Winter Home Refresh: 5 Easy Upgrades to Transform Your Space
- Nordic Design Institute
- 9 hours ago
- 3 min read
Winter brings a natural shift in how we live. We slow down, spend more time indoors, and start noticing the small details that make a room feel comforting, functional, and personal. If you’re craving a seasonal update—but don’t want to commit to a full renovation—these five easy winter upgrades will bring warmth, depth, and a sense of Scandinavian calm to your home.
Whether you’re refreshing your own space or building your skills as a future interior decorator, these ideas work for every home and every budget.

Create comfort through layered textures that invite you to stay longer
Texture is the soul of winter interiors. When the air becomes colder and the days darker, our senses become more attuned to the tactile details around us. A room can be visually beautiful, but it’s texture that makes it feel alive—soft, warm, welcoming.
Imagine the feeling of sitting down in a space where materials subtly overlap: a wool throw draped across a linen sofa, a boucle cushion that adds softness to an armchair, a thick rug anchoring the room beneath your feet. These layers don’t shout; they whisper warmth.
Scandinavian interiors excel at this sensory layering. Nothing is overly complicated—just natural, honest materials combined in a way that feels effortlessly lived-in. Even a single new texture, like a knitted blanket or a richer curtain fabric, can shift the entire atmosphere of a room.

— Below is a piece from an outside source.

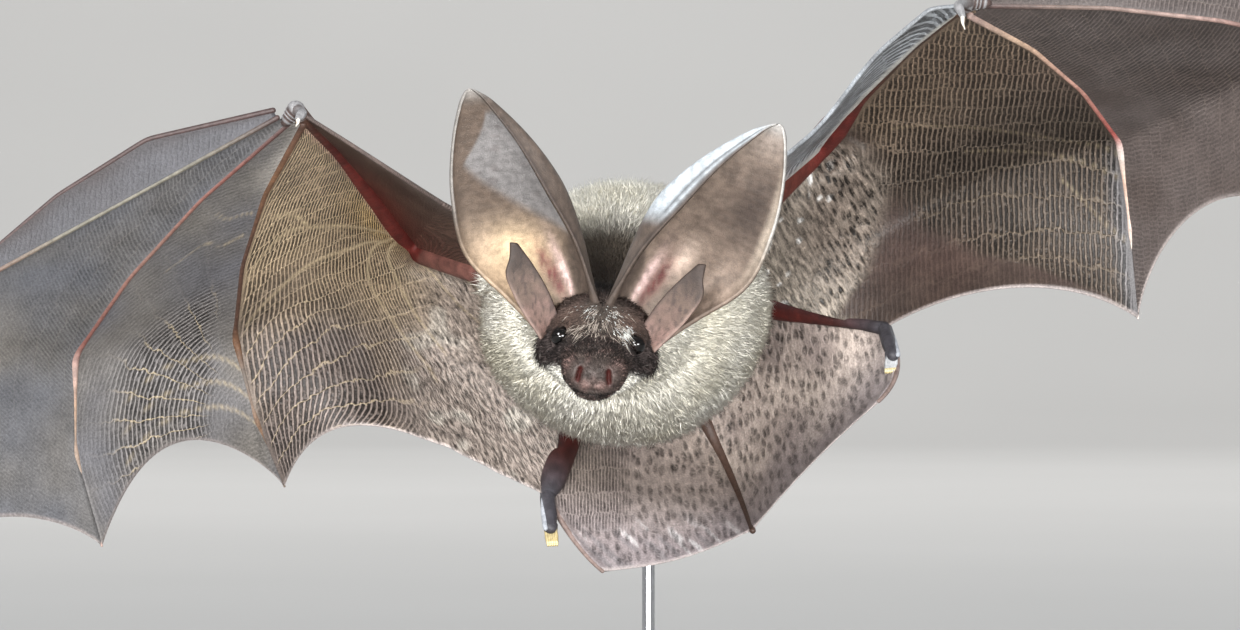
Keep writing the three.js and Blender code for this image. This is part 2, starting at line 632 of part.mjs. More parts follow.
/** Half of the tail membrane, between one leg with its calcar and the tail. */
function tailMembrane(leg) {
  const spur = calcarCurve(leg);
  const outer = [leg.hip, leg.knee, leg.ankle, spur.getPoint(0.35), spur.getPoint(0.7), spur.getPoint(1)];
  const pointAt = (s, t) => {
    const a = onPath(outer, t);
    const b = tailCurve.getPointAt(0.985 * t);
    const width = a.distanceTo(b);
    const inset = (BONE_RADII.calcar + GAP + 0.1) / width;
    return mix(a, b, inset + (1 - 2 * inset) * s);
  };
  return cut(sheet(pointAt, 6, 7, MEMBRANE_THICKNESS), trunkShape(GAP), legGrown(leg), tailShape(GAP));
}

// ---------------------------------------------------------------- stand

const rodToBody = new THREE.Vector3(...FLIGHT_DATUM).negate();

/** The rod: straight up behind the tail membrane, then bent forward into the rump. */
function rodShape(grow = 0) {
  const { rodRadius, rodX, rodY, bendRadius, bendTop, reachIntoRump, baseHeight } = STAND;
  const bend = Array.from({ length: 6 }, (_, i) => {
    const angle = (Math.PI / 2) * i / 5;
    return new THREE.Vector3(
      rodX, rodY - bendRadius * (1 - Math.cos(angle)), bendTop - bendRadius * (1 - Math.sin(angle)));
  });
  // The hollow for the rod runs a little deeper than the rod.
  const end = new THREE.Vector3(rodX, rodY - bendRadius - reachIntoRump - 3 * grow, bendTop);
  const points = [new THREE.Vector3(rodX, rodY, baseHeight + GAP + rodRadius), ...bend, end];
  return limb(points.map((point) => [point.add(rodToBody), rodRadius + grow]), 10);
}

function base() {
  const { baseRadius, baseHeight, bevel } = STAND;
  const profile = [
    [0, 0], [baseRadius, 0], [baseRadius, baseHeight - bevel],
    [baseRadius - bevel, baseHeight], [0, baseHeight],
  ].map(([radius, z]) => new THREE.Vector2(radius, z));
  const turned = new THREE.LatheGeometry(profile, 36).rotateX(Math.PI / 2);
  const open = turned.toNonIndexed();
  const place = open.getAttribute('position').array;
  return closedBody(Array.from(place), [...Array(place.length / 3).keys()]);
}

// ---------------------------------------------------------------- assembly

const bat = new THREE.Group();
bat.position.set(...FLIGHT_DATUM);

function addNode(name, geometry, material, group = bat) {
  const [color, roughness] = MATERIALS[material];
  const metalness = material === 'steel' ? 1 : 0;
  const mesh = new THREE.Mesh(geometry, new THREE.MeshStandardMaterial({ color, roughness, metalness }));
  mesh.name = name;
  group.add(mesh);
}

addNode('head', head(), 'face');
addNode('neck', neckShape(), 'coat');
addNode('trunk', trunk(), 'coat');
addNode('tail', tail(), 'membrane');
for (const [name, side] of [['right', -1], ['left', 1]]) {
  addNode(`ear_${name}`, ear(side), 'ear');
  addNode(`tragus_${name}`, tragus(side), 'ear');
  addNode(`eye_${name}`, ball(eyeCentre(side), EYE.radius, 10), 'eye');

  const leg = legJoints(LEGS[name]);
  addNode(`leg_${name}`, legShape(leg), 'armSkin');
  addNode(`foot_${name}`, foot(leg), 'foot');
  addNode(`calcar_${name}`, calcar(leg), 'finger');
  addNode(`tail_membrane_${name}`, tailMembrane(leg), 'membrane');

  const pose = WINGS[name];
  const joints = wingJoints(pose);
  addNode(`upper_arm_${name}`, upperArm(joints), 'armSkin');
  addNode(`forearm_${name}`, forearmShape(joints), 'armSkin');
  addNode(`thumb_${name}`, thumb(joints, side), 'finger');
  for (const digit of [2, 3, 4, 5]) addNode(`finger_${digit}_${name}`, finger(joints, digit), 'finger');
  const knuckle = 1.1 * BONE_RADII.finger.knuckle;
  addNode(`membrane_5_4_${name}`, fingerMembrane(joints.fingers[5], joints.fingers[4],
    [knuckle, knuckle], pose.handTrail, 0.8, 7, 6), 'membrane');
  addNode(`membrane_4_3_${name}`, fingerMembrane(joints.fingers[4], joints.fingers[3],
    [knuckle, knuckle], pose.outerTrail, 0.8, 7, 6), 'membrane');
  addNode(`membrane_3_2_${name}`, fingerMembrane(joints.fingers[3].slice(0, 4), joints.fingers[2],
    [BONE_RADII.finger.shaft, BONE_RADII.finger.shaft], 0, 1, 2, 7), 'membrane');
  addNode(`arm_membrane_${name}`, armMembrane(joints, pose, leg), 'membrane');
  addNode(`front_membrane_${name}`, frontMembrane(joints, pose), 'membrane');
}

const part = new THREE.Group();
part.add(bat);
addNode('stand_base', base(), 'base', part);
addNode('stand_rod', rodShape(), 'steel', bat);

export default part;
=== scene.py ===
"""A desert long-eared bat in flight on a display stand.

One skin carries the head, trunk, ears, limbs and wing membranes. Over it lies a coat of tufts in
ten pieces, and the eyes and claws are pieces of their own. Shapes are worked out in millimetres in
the body's own frame, whose origin is the flight datum, and turned into metres when a mesh is made.
"""
import math

import bpy
import numpy as np
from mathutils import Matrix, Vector


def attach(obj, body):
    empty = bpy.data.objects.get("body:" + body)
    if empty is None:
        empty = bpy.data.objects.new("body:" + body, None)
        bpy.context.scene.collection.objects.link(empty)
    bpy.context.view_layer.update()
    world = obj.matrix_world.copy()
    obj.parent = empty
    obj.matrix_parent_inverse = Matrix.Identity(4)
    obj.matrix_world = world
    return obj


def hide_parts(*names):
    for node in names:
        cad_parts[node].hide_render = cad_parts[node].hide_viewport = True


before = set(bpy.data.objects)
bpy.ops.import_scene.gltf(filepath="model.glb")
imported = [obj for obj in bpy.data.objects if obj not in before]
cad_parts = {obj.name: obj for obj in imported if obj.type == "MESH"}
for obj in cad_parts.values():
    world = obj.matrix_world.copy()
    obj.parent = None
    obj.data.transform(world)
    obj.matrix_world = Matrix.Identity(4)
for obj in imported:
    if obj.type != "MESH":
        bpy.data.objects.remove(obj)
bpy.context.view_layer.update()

# ------------------------------------------------------------------ sizes, in millimetres

METRES = 0.001
FLIGHT_DATUM = np.array([0.0, -45.0, 75.0])
EYE_MIDDLE = np.array([-3.1, 0.0, -3.4])
NOSE_DOWN, HEAD_TILT = 13, 6.5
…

Let light guide the atmosphere of your evenings
In winter, light becomes everything. Not just brightness, but quality. Soft, warm, diffuse light has the power to turn ordinary evenings into peaceful rituals. Switching from harsh overhead fixtures to lower, ambient lighting changes the entire emotional temperature of a space.
Picture the glow of a fabric-shaded lamp pooling gently across a side table, or the warm flicker of candlelight reflecting off ceramics. Light in winter doesn’t compete with the darkness—it softens it. It creates pockets of calm.
Warm-toned bulbs, dimmable fixtures and thoughtful placement transform rooms into spaces that support rest. And because Scandinavian design is built around celebrating low light in an intentional way, winter becomes the ideal season to experiment with lighting as a design tool.

Shift your palette to deeper, grounding winter tones
Winter color is richer, quieter and more grounded than summer’s airy palettes. Instead of pastels or crisp whites, winter interiors embrace tones with depth—shades that cocoon you rather than energize you.
Think of the gentle weight of colors like cocoa brown, mushroom grey, muted charcoal, mocha, dusty sage or forest green. These tones don’t overwhelm a room. Instead, they add visual warmth and sophistication, making spaces feel more intentional and serene.
A winter refresh isn’t about repainting every wall. Sometimes a single color element—a throw, a set of cushions, a rug, even artwork—can be enough to shift a room into its seasonal mood.

Curate small, meaningful moments that anchor the season
Winter styling thrives in small, intentional vignettes. Not clutter—curation.
Instead of filling a room with décor, think of the few places in your home where your eye naturally lands: an entry console, a coffee table, a bedside surface. These spots can become miniature atmospheres, layered with personal details and gentle textures.
A tray holding candles, a stack of well-loved books, a ceramic bowl, a small piece of art propped casually against the wall—these little scenes bring warmth and personality into your space. They reflect winter’s slower energy.
The goal isn’t perfection. It’s presence.

Bring nature indoors to soften winter’s edges
Nature is a core element of Scandinavian design, especially in winter when the landscape outside becomes stark and still. Bringing greenery indoors creates a sense of balance and life.
Winter greenery has a quiet elegance: eucalyptus branches, olive stems, evergreens, winter berries, dried grasses. These natural elements add structure and movement to a room without overwhelming it.
Even a single vase of fresh greenery can shift a space from bare to serene. When paired with winter neutrals, it creates that softly organic look Scandinavian homes are known for.
A winter home refresh is more than decoration
It’s a way of shaping the mood of your environment—gently aligning your home with the season you’re living in. It’s a chance to create warmth, depth, stillness and comfort, using only a few
thoughtful gestures.
Textures.
Lighting.
Color.
Nature.
Presence.
None of these require large budgets or dramatic renovations. They simply require intention—and a willingness to create a home that supports how you want to feel this winter. And if this type of seasonal styling excites you, it may be a sign that your passion for interior decorating runs deeper than you realize.